Chesapeake-Leopard Affair, 1807

1897 depiction of the Leopard firing upon Chesapeake, by Fred S. Cozzens. Original believed to be in the public domain.

Location Norfolk, Virginia

During the Napoleonic Wars, the Royal Navy had a crew shortage. They attempted to solve this, in part, by impressment, effectively kidnapping people off the streets. Understandably, this did not go over very well with the "impressed" and desertion to foreign countries and the merchant navy was high. Consequently, the British began stopping ships to search for deserters, and frequently took anyone who looked like they might be a deserter. On 22 June, 1807, HMS Leopard, a 50-gun Fourth-rate ship of the line, came upon the USS Chesapeake, one of the original six frigates built for the US Navy.
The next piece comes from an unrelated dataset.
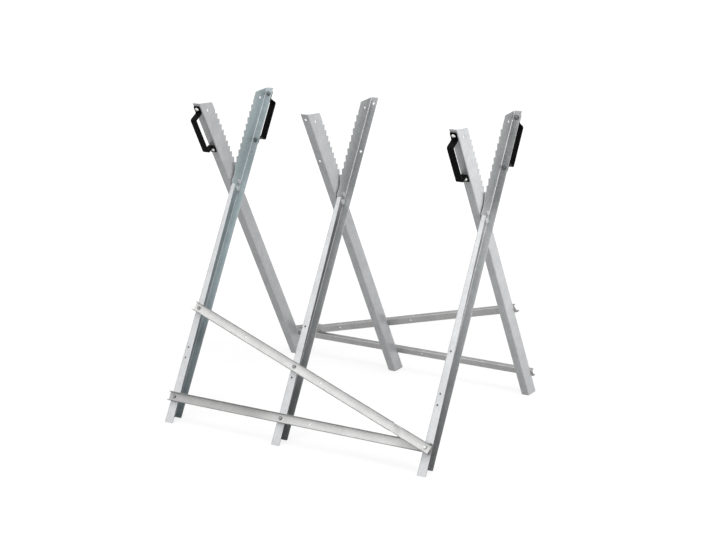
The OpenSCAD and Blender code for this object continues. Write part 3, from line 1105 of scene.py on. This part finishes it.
@dataclass(frozen=True)
class Thread:
    """A metric thread, with the shares of its pitch that shape its groove and its ends."""

    diameter: float
    pitch: float
    depth: ClassVar[float] = 0.61
    root_at: ClassVar[Span] = (0.40, 0.55)
    crest_at: ClassVar[Span] = (0.92, 1.0)
    run_out: ClassVar[float] = 0.4
    tip: ClassVar[float] = 0.7

    @property
    def crest(self) -> float:
        """Radius over the thread."""
        return self.diameter / 2

    def shank(self, length: float, threaded: float) -> Rings:
        """Gives the rings of a shank that hangs down from a head.

        Args:
            length: the shank's length below the head's seat.
            threaded: the length of the thread at its end.

        Returns:
            The rings from the top down.
        """
        crest, pitch, turns = self.crest, self.pitch, int(threaded / self.pitch)
        root = crest - self.depth * pitch
        height = -(length - turns * pitch) + self.run_out * pitch
        rings = [(crest, 0.0), (crest, height)]
        for turn in range(turns):
            start = height - turn * pitch
            rings += [(root, start - share * pitch) for share in self.root_at]
            rings += [(crest, start - share * pitch) for share in self.crest_at]
        rings = [ring for ring in rings if ring[1] > -length + pitch]
        return [*rings, (crest, -length + self.tip * pitch), (root, -length)]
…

Leopard sent over a boat to present her search warrant to Chesapeake, but the discussion went nowhere. After the boat returned, Leopard's captain demanded that Chesapeake submit to the search via voice trumpet, and fired a warning shot across her bow. This was immediately followed by several broadsides into the unprepared American frigate, forcing her to strike her colors. Besides four dead and seventeen wounded, four deserters were taken aboard Leopard. Chesapeake was then sent on her way. There was a brief public outcry in the US over the incident, and President Jefferson tried to capitalize on it, but Congress backed down and the public lost interest. This led to him imposing an embargo on England instead. One of the four deserters was actually British, and was hanged, the other three were eventually returned to the US.